Exercise:
Below are some records; quote exactly the lines from the one that contains "Recreate this object" through the one that contains "lies on it.", inclusive, and no others.

Extracted information:
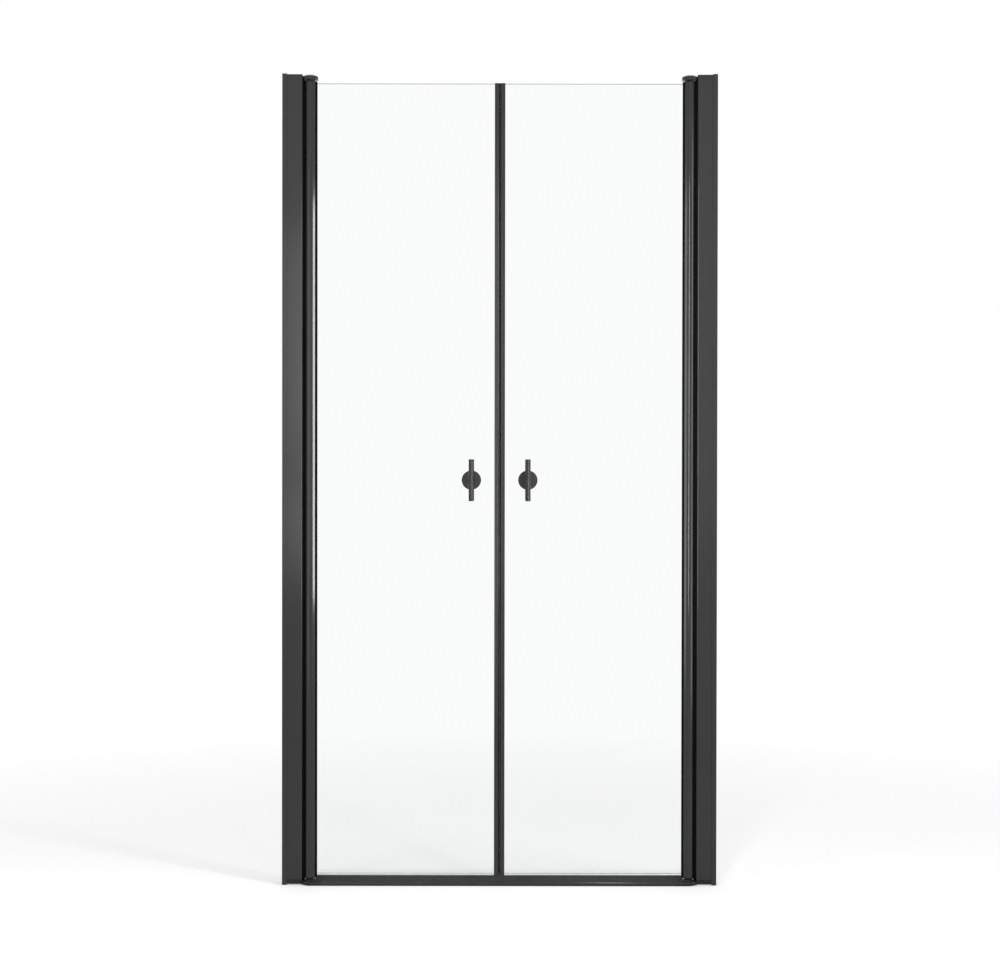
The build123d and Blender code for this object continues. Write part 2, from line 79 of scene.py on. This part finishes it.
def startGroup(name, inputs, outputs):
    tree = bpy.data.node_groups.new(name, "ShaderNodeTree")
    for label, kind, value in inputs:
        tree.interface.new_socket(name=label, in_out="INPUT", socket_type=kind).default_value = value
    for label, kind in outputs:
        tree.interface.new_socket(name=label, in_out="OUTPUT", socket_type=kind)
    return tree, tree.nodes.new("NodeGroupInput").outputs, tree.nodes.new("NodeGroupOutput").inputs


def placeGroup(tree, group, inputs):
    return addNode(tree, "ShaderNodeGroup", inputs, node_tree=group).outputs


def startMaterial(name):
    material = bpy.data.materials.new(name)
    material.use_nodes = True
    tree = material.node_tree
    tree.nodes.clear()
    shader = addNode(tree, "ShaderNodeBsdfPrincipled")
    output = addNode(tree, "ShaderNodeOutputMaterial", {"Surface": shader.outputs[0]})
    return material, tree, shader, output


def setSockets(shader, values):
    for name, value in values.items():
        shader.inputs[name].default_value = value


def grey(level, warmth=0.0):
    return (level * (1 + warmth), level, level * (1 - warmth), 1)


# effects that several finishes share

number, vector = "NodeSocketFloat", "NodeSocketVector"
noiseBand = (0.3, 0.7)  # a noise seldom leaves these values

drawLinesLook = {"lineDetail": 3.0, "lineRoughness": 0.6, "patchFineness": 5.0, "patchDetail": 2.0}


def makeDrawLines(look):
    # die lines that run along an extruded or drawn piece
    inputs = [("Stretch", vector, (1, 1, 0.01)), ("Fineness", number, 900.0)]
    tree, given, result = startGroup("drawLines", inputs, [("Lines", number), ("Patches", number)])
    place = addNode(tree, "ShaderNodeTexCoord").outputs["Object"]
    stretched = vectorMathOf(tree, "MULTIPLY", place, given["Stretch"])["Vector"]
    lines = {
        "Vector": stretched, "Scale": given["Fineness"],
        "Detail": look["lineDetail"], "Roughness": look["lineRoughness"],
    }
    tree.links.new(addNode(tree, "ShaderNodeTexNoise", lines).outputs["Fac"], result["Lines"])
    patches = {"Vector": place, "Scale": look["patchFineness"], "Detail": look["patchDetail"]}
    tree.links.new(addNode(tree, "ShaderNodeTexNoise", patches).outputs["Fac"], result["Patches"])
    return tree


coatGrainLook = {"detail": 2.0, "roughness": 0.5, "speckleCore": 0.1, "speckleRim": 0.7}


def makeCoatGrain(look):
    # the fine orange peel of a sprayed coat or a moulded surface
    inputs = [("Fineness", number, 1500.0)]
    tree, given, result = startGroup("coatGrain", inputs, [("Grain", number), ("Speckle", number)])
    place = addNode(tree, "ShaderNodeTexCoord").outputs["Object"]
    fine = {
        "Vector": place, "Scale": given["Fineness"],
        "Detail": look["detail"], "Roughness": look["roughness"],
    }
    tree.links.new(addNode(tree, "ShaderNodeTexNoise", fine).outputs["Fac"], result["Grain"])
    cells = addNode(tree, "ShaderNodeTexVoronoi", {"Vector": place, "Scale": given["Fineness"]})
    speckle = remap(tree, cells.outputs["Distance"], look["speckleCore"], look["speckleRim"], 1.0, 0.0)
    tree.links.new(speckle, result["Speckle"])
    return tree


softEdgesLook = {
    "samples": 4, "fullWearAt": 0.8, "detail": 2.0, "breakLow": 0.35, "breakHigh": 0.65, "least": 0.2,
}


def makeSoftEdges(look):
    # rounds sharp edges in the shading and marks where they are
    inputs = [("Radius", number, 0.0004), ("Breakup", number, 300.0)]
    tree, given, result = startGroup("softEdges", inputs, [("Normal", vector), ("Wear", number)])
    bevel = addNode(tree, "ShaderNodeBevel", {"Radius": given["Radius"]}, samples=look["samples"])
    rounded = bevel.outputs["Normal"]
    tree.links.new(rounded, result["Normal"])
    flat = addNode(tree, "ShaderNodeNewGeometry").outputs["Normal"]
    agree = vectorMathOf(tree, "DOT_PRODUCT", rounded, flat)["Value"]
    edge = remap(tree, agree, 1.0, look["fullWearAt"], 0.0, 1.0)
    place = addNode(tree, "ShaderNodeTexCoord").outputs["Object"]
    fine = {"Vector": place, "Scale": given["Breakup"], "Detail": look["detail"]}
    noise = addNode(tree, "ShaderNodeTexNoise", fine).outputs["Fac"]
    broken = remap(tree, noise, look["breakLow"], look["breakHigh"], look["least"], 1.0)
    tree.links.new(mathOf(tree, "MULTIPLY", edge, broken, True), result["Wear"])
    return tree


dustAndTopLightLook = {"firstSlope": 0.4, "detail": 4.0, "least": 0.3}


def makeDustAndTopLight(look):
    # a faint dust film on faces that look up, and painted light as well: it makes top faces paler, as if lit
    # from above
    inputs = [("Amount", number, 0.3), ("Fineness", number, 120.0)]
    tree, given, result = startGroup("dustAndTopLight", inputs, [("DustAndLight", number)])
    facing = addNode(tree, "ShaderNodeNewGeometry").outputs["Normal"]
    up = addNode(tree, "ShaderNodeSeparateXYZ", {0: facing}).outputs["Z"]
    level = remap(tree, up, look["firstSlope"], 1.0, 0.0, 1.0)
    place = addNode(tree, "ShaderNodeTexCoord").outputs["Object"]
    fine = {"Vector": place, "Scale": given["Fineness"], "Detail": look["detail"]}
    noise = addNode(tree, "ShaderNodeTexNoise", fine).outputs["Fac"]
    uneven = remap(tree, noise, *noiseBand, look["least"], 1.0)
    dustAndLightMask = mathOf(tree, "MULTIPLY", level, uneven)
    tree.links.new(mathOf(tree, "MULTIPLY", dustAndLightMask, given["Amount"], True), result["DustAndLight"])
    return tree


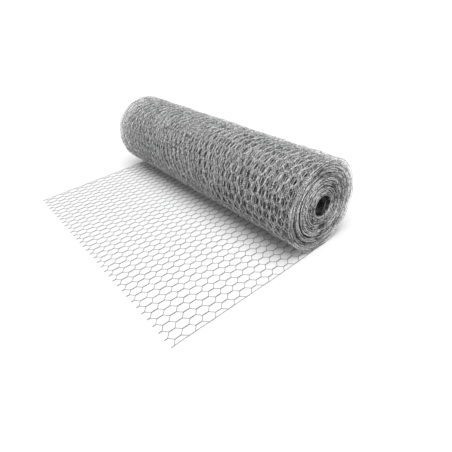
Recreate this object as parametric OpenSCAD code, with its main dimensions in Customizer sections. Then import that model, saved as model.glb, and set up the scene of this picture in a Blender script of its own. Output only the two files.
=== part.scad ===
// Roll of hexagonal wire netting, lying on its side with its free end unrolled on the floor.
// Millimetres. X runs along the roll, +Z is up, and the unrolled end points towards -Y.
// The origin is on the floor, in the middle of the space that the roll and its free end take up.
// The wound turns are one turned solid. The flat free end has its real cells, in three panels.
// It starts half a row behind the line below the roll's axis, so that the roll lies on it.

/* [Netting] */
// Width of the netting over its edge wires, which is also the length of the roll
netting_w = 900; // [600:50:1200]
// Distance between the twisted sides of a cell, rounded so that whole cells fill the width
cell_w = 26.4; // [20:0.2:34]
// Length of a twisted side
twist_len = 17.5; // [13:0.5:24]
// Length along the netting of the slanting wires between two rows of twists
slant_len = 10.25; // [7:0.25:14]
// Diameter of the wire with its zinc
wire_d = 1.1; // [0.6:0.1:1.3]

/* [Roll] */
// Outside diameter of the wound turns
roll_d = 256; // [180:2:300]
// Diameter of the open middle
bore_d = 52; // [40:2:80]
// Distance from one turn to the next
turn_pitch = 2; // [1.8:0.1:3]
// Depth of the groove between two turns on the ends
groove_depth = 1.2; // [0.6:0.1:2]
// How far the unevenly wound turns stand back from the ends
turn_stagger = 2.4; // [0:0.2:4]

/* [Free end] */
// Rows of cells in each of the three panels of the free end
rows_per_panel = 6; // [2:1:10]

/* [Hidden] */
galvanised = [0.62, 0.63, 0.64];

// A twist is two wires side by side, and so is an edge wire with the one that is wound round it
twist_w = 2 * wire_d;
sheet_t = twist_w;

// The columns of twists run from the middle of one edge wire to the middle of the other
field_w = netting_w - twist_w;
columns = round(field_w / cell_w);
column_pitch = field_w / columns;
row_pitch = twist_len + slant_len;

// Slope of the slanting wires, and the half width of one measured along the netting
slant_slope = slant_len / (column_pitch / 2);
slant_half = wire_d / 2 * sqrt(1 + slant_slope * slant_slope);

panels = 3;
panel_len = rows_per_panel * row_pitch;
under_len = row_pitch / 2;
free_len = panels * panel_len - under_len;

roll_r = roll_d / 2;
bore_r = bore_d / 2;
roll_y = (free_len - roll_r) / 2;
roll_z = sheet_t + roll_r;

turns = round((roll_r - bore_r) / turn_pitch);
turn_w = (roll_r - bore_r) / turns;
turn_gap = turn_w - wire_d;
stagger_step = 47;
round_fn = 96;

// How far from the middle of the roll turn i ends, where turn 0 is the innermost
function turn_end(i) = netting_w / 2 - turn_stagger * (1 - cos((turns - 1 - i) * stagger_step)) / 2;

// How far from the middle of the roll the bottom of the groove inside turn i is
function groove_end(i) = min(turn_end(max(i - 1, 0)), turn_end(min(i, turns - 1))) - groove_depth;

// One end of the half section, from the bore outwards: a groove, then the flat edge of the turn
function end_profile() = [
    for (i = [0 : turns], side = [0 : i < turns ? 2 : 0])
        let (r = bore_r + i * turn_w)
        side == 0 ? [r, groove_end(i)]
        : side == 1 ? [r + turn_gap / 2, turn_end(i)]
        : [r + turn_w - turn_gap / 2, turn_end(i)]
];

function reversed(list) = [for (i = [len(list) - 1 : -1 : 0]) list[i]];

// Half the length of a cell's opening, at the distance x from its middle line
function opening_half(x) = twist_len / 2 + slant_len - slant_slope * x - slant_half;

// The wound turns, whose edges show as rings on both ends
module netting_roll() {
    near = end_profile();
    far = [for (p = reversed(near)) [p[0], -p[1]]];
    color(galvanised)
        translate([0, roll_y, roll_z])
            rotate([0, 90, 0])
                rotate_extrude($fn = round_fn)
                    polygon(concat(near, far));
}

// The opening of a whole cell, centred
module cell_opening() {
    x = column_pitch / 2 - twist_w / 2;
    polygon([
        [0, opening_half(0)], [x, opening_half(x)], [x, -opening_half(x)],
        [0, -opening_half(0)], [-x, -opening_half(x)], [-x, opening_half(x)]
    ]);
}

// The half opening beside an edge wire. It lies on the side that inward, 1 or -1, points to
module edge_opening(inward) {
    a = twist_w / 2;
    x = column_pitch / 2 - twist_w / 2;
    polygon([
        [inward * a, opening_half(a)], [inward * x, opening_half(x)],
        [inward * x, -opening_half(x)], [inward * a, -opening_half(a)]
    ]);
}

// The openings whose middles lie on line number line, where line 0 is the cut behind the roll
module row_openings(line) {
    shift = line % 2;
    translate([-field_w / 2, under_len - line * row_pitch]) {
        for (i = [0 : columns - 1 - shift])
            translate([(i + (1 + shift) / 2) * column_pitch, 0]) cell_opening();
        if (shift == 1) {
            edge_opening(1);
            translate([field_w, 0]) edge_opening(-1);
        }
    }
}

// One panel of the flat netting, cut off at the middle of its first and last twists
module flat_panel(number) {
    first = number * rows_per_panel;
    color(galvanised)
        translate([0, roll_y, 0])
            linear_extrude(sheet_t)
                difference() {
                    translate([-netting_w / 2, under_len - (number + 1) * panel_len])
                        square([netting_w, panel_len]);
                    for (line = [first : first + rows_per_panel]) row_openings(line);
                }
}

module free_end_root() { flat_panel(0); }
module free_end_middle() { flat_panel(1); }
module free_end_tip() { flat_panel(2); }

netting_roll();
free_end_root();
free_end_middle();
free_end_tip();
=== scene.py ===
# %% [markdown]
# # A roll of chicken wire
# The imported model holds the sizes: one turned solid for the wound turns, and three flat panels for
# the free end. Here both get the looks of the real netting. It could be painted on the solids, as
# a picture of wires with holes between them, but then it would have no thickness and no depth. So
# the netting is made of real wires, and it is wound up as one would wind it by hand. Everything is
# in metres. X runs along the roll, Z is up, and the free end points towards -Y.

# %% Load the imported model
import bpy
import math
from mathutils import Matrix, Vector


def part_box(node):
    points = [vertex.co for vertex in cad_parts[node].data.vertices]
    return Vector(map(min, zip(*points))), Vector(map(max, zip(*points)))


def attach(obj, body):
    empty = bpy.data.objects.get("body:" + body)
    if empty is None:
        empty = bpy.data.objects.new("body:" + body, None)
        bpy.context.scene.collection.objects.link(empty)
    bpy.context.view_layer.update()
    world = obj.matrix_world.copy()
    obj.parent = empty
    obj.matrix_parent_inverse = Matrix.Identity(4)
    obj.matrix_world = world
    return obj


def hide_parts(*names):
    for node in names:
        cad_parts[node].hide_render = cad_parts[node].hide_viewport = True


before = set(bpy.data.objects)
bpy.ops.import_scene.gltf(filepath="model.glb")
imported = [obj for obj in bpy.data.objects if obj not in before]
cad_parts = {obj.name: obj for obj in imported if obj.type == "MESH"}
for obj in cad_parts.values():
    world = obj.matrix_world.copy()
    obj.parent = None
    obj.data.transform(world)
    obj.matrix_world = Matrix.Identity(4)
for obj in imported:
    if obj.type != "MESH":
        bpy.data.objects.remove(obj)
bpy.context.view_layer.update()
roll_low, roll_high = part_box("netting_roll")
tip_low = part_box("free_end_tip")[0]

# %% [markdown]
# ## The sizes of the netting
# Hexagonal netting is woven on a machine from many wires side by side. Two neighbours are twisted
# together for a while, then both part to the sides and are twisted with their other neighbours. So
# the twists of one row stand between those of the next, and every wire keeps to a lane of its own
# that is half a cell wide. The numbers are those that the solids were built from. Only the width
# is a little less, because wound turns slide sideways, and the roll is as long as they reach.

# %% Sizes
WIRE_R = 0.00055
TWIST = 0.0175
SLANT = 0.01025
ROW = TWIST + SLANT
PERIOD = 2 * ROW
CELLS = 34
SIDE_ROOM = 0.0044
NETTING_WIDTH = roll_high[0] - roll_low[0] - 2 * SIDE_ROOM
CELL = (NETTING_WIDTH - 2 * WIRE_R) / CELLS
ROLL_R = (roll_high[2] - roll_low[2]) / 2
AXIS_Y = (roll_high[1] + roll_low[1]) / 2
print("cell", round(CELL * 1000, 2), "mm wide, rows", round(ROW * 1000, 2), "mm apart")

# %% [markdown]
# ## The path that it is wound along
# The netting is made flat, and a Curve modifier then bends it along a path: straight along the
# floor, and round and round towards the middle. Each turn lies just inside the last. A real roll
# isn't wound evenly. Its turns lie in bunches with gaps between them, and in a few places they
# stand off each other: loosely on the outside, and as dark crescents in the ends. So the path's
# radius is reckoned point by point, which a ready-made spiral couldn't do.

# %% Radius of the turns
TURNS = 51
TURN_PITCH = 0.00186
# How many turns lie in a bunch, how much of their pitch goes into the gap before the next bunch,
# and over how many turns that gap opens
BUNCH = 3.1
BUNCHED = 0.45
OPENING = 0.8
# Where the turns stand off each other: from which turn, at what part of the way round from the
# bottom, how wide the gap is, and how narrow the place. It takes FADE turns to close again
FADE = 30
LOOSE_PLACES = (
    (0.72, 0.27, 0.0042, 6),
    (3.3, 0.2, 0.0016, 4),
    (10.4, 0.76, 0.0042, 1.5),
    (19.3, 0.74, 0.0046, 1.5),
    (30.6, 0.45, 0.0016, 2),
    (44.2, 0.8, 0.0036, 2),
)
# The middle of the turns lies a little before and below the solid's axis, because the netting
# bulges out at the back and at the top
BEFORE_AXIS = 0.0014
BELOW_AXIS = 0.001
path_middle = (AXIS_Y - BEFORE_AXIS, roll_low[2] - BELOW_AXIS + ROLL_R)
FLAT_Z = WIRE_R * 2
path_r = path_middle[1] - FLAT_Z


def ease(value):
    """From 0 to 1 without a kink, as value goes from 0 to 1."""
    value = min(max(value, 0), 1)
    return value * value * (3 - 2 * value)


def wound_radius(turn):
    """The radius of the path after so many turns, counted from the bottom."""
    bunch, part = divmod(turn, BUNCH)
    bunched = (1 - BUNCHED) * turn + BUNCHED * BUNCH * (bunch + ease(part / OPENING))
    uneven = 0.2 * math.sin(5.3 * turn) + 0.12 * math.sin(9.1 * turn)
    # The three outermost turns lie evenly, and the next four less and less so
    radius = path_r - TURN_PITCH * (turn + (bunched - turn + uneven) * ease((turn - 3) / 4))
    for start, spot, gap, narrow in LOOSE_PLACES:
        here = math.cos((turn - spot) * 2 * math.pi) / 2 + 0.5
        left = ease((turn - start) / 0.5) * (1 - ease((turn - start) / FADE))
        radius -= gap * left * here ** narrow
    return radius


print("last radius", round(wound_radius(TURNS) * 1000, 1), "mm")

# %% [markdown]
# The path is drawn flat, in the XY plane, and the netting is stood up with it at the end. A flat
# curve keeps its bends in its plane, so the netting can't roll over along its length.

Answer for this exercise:
Recreate this object as parametric OpenSCAD code, with its main dimensions in Customizer sections. Then import that model, saved as model.glb, and set up the scene of this picture in a Blender script of its own. Output only the two files.
=== part.scad ===
// Roll of hexagonal wire netting, lying on its side with its free end unrolled on the floor.
// Millimetres. X runs along the roll, +Z is up, and the unrolled end points towards -Y.
// The origin is on the floor, in the middle of the space that the roll and its free end take up.
// The wound turns are one turned solid. The flat free end has its real cells, in three panels.
// It starts half a row behind the line below the roll's axis, so that the roll lies on it.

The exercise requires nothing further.